Function evaluation:  0
Gradient evaluation:  [0 0]


In [21]:
class generic_function:
    def __init__(self, a):
        self.a = a

    def evaluate(self, x):
        return x[0]**2 + self.a * x[1]**2

    def evaluate_gradient(self, x):
        return np.array( [2*x[0], self.a *2* x[1] ] )

    def evaluate_hessian(self, x):
        return np.array([ [2, 0], [0, self.a *2]])

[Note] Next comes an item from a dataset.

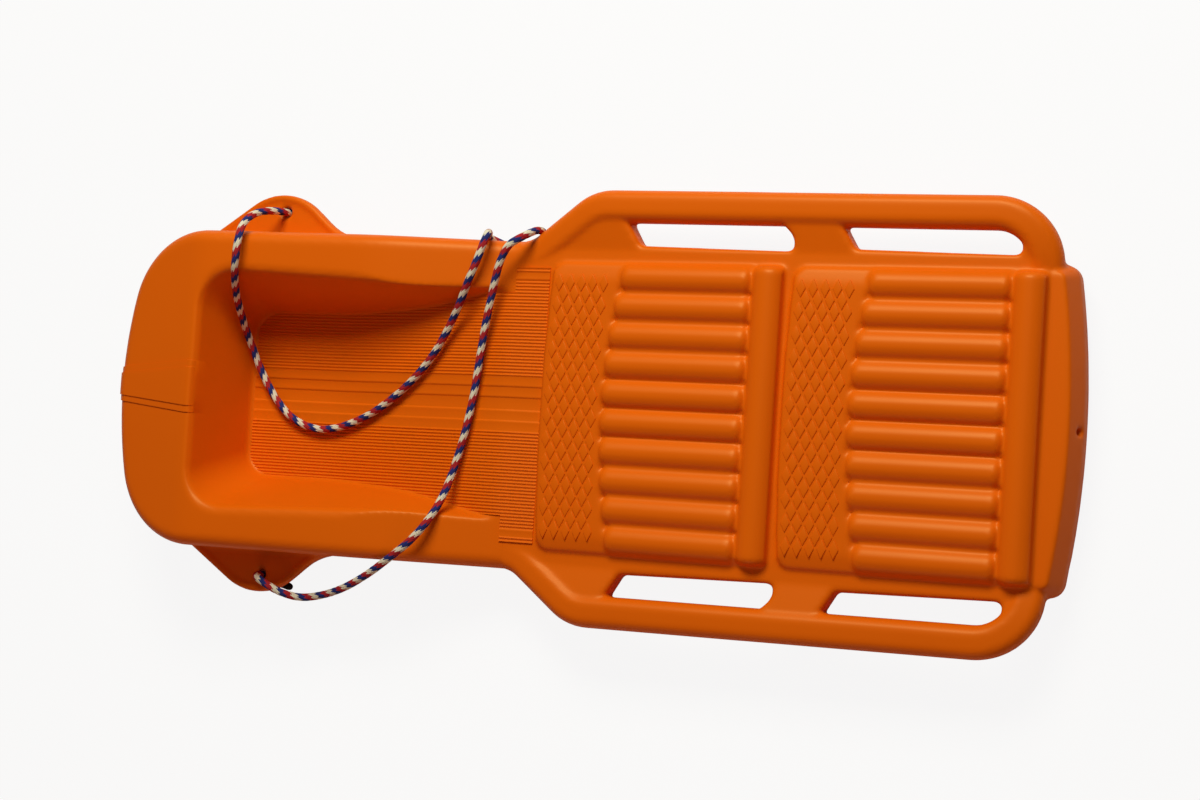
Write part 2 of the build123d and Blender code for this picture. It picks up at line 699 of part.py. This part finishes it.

sol = np.array([0, 0]) # the minimiser
func = generic_function(a=10)
print('Function evaluation: ', func.evaluate(sol))
print('Gradient evaluation: ', func.evaluate_gradient(sol))

Function evaluation:  0
Gradient evaluation:  [0 0]


# Steepest Descent

The simplest line search method is steepest descent. In this case the matrix $B$ is the identity matrix and the direction $p$ is the negative gradient of the function.

In [40]:
def  backtracking(x, p, c=0.7, rho=0.6, alpha=1)->int:
    global func
    while func.evaluate(x + alpha*p) >= func.evaluate(x) + c*alpha*np.dot(func.evaluate_gradient(x), p):
        alpha *= rho
    return alpha

def steepest_descent(x_init, eps=10**-8, max_iter = 100):
    global func
    x_k = x_init
    grad = func.evaluate_gradient(x_k)
    iter = 0
    while linalg.norm(grad) > eps and iter < max_iter: 
        p_k = -grad
        alpha = backtracking(x_k, p_k) # todo
        x_k = x_k + alpha*p_k
        grad = func.evaluate_gradient(x_k)
        iter += 1
    return x_k

in_point = np.random.rand(2)
num_x = steepest_descent(in_point)
print('Numerica solution: ', num_x)

Numerica solution:  [3.97453734e-09 2.10838946e-11]


In [41]:
# Convergence ratio of steepest descent
#TODO

# Newton method

The Newton method employs second order information to speed up the convergence ratio of the steepest descent. The search direction $p_k$ is chosen as follows:

$p_k = - H_k^{-1} g_k$

where $H$ is the Hessian of the objective function and $g$ its gradient.

In [45]:

def newton_method(x_init, eps=10**-3, max_iter = 100):
    x_k = x_init
    grad = func.evaluate_gradient(x_k)
    hessian = func.evaluate_hessian(x_k)
    iter = 0
    while linalg.norm(grad) > eps and iter < max_iter: 
        # print(x_k)
        x_k = x_k - linalg.inv(hessian) @ grad
        grad = func.evaluate_gradient(x_k)
        hessian = func.evaluate_hessian(x_k)
        iter += 1
    return x_k

in_point = np.random.rand(2)
num_x = newton_method(in_point)
print(num_x)

1
[0. 0.]


# Convergence ratio of steepest descent
# TODO
Note that Newton methods converges exactly in one step for quadratic functions.